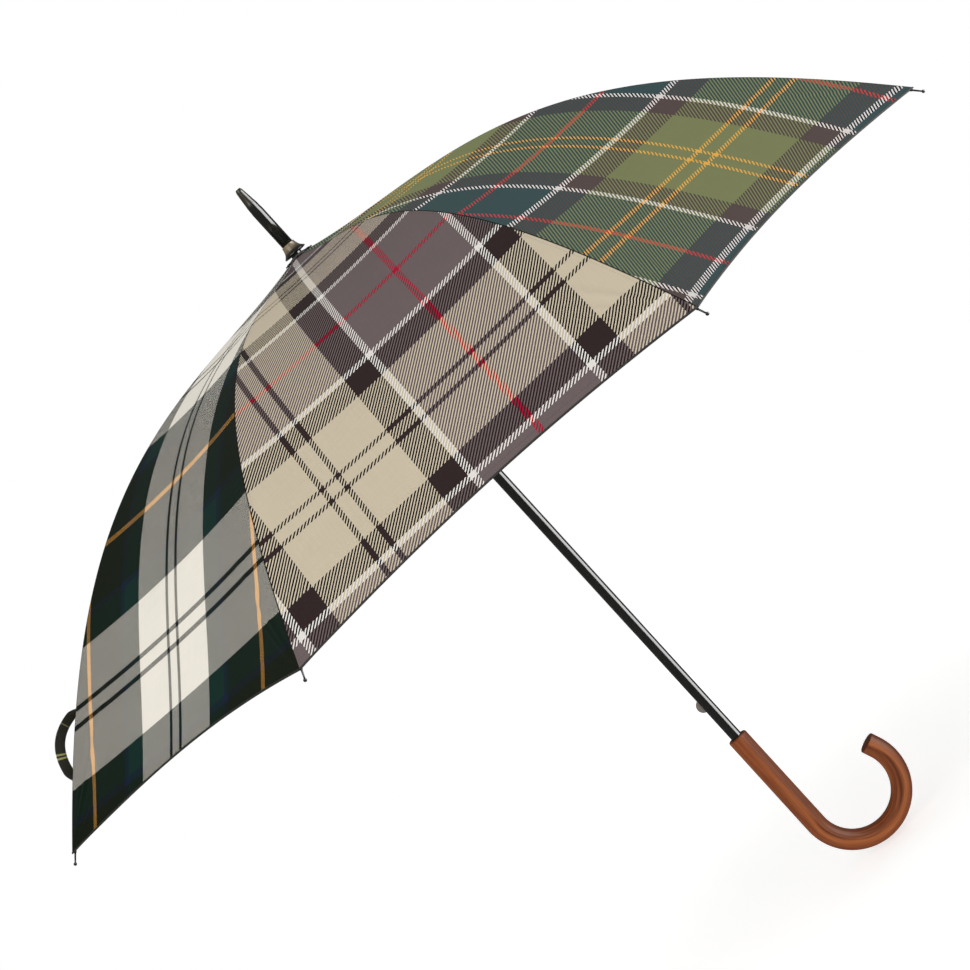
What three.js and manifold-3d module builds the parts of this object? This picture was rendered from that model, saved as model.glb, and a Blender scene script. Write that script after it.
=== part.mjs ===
// Stick umbrella with eight ribs and a crook handle, modelled open.
// Millimetres. +Z runs up the shaft to the spike, the crook hooks towards +X, and the origin is on the
// shaft's axis in the middle of the grip. Ribs are numbered anticlockwise seen from the spike, starting
// 22.5 degrees from +X, and panel n lies between rib n and the next one.
import * as THREE from 'three';
import { mergeVertices } from 'three/addons/utils/BufferGeometryUtils.js';
import Module from 'manifold-3d';

const wasm = await Module();
wasm.setup();

// Driving dimensions.
const RIBS = 8;
const HALF_BAY = Math.PI / RIBS;
const CROWN_Z = 700;
const FIT_RADIUS = 558.4; // radius and drop over which the canopy's meridian is written
const FIT_DROP = 280.1;
const MERIDIAN = [0.5395, -1.6105, 3.399, -1.328]; // drop / FIT_DROP = sum of MERIDIAN[i] t^(i+1)
const CORNER_RADIUS = 553; // the cloth's corners
const PANEL_THICKNESS = 0.6;
const HEM_TRIM = 14.4; // how much shorter a panel is at its middle, in radius
const PANEL_DISH = 11; // how far tension draws a panel's middle in at the hem
const DISH_POWER = 1.6;
const SEAM_GAP = 0.25; // half the gap between neighbouring panels
const CROWN_HOLE = 7.4; // the cloth starts here, around the shaft

const SHAFT_RADIUS = 6;
const SHAFT_BORE = 5.2;
const SHAFT_BOTTOM = -15;
const SHAFT_TOP = 703;
const CLEAR = 0.35;

const PIVOT_RADIUS = 11; // both the rib pivots and the stretcher feet stand this far from the axis
const ELBOW_RADIUS = 270; // where a rib's channel ends and its spring end starts
const STRETCHER_DROP = 4.5; // the stretcher's rivet below the rib's centre line
const RIB_GAP = 3.6; // rib's centre line below the cloth
const TIP_GAP = 2.8; // the same at the rib's tip
const CHANNEL_WIDTH = 3.4;
const CHANNEL_HEIGHT = 3;
const CHANNEL_WALL = 0.6;
const STRIP_WIDTH = 1.5; // tongue, stretcher and spring end lie between the channel's walls
const EYE_RADIUS = 1.8;
const RIVET_RADIUS = 0.65;
const RIVET_LENGTH = 3.8;
const SPRING_HEIGHT = 2.2;
const TIP_START = 549; // radius where the metal tip takes over from the spring end
const TIP_LENGTH = 17;
const BALL_RADIUS = 1.6;

const NOTCH_TOP = 695.2;
const NOTCH_BOTTOM = 690;
const CROWN_RING_RADIUS = 14;
const SLOT_FLOOR = 8.9;
const SLOT_WIDTH = 2.4;
const WIRE_RADIUS = 0.6;

const RUNNER_SKIRT = 75.4; // sleeve below the stretcher feet
const RUNNER_HEAD = 3.2;
const RUNNER_BORE = 6.35;
const RUNNER_RADIUS = 7.3;
const RUNNER_WIRE_RING = 8.2;

const CATCH_LENGTH = 14;
const CATCH_PROUD = 5;
const CATCH_WIDTH = 1.4;
const BOTTOM_CATCH_Z = 105;

const HANDLE_RADIUS = 10.6;
const HANDLE_TOP = 60;
const CROOK_Z = -57.2;
const CROOK_RADIUS = 48.5;
const CROOK_TURN = THREE.MathUtils.degToRad(201);
const CROOK_RUN = 10;
const HANDLE_SIDES = 16;

const SPIKE_RADIUS = 6.25;
const SPIKE_BOTTOM = 703.5;
const SPIKE_TIP = 785;
const CUP_RADIUS = 12.5;
const ROSETTE_RADIUS = 17;
const ROSETTE_TEETH = 24;

const STRAP_WIDTH = 10;
const STRAP_THICKNESS = 1;

const material = (color, roughness, metalness) =>
  new THREE.MeshStandardMaterial({ color, roughness, metalness });
const BLACK_METAL = material(0x0b0b0d, 0.25, 0.6);
const STEEL = material(0x9a9a98, 0.3, 1);
const DARK_STEEL = material(0x303034, 0.4, 0.9);
const BLACK_PLASTIC = material(0x141415, 0.45, 0);
const WOOD = material(0x7a3420, 0.4, 0);
const CLOTHS = [0xb9ad95, 0x56614a, 0x2c4436, 0x2a3142].map((color) => material(color, 0.85, 0));
const DARK_CLOTH = material(0x26261c, 0.9, 0);

const umbrella = new THREE.Group();

// Closed solids and their joins.

function weld(geometry) {
  const bare = geometry.clone();
  bare.deleteAttribute('normal');
  bare.deleteAttribute('uv');
  return mergeVertices(bare, 1e-4);
}

function solid(geometry) {
  const welded = weld(geometry);
  const vertProperties = Float32Array.from(welded.attributes.position.array);
  const triVerts = Uint32Array.from(welded.index.array);
  return new wasm.Manifold(new wasm.Mesh({ numProp: 3, vertProperties, triVerts }));
}

function geometryOf(manifold) {
  const mesh = manifold.getMesh();
  const geometry = new THREE.BufferGeometry();
  geometry.setAttribute('position', new THREE.BufferAttribute(mesh.vertProperties, 3));
  geometry.setIndex(new THREE.BufferAttribute(mesh.triVerts, 1));
  geometry.computeVertexNormals();
  return geometry;
}

const join = (...geometries) => geometryOf(geometries.map(solid).reduce((a, b) => a.add(b)));

const cut = (geometry, ...tools) =>
  geometryOf(tools.map(solid).reduce((left, tool) => left.subtract(tool), solid(geometry)));

function add(parent, name, geometry, finish) {
  const mesh = new THREE.Mesh(geometry, finish);
  mesh.name = name;
  parent.add(mesh);
  return mesh;
}

// Plain shapes.

/** Solid of revolution about Z, from [radius, z] points that start and end on the axis or close. */
function turned(points, sides = 24) {
  const profile = points.map(([radius, z]) => new THREE.Vector2(radius, z));
  return new THREE.LatheGeometry(profile, sides).rotateX(Math.PI / 2);
}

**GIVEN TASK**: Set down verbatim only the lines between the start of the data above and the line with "wasm.setup();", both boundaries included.

**THE RESULT**:
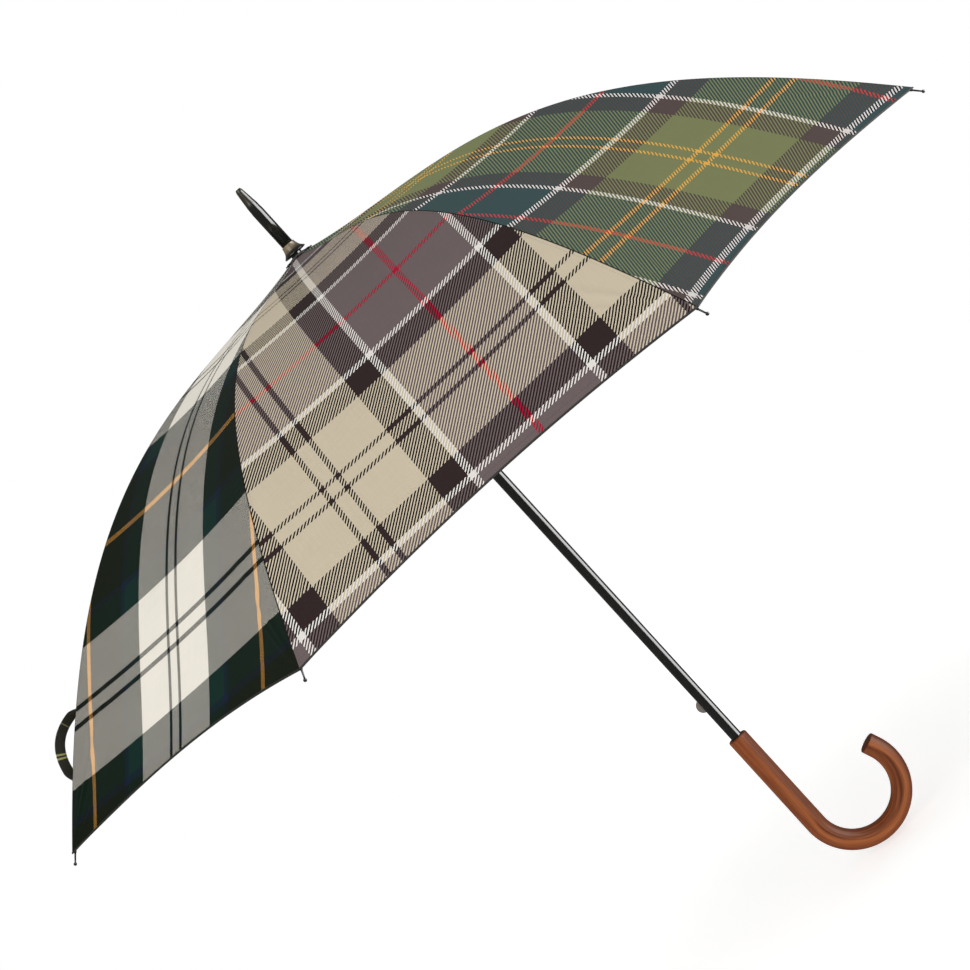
What three.js and manifold-3d module builds the parts of this object? This picture was rendered from that model, saved as model.glb, and a Blender scene script. Write that script after it.
=== part.mjs ===
// Stick umbrella with eight ribs and a crook handle, modelled open.
// Millimetres. +Z runs up the shaft to the spike, the crook hooks towards +X, and the origin is on the
// shaft's axis in the middle of the grip. Ribs are numbered anticlockwise seen from the spike, starting
// 22.5 degrees from +X, and panel n lies between rib n and the next one.
import * as THREE from 'three';
import { mergeVertices } from 'three/addons/utils/BufferGeometryUtils.js';
import Module from 'manifold-3d';

const wasm = await Module();
wasm.setup();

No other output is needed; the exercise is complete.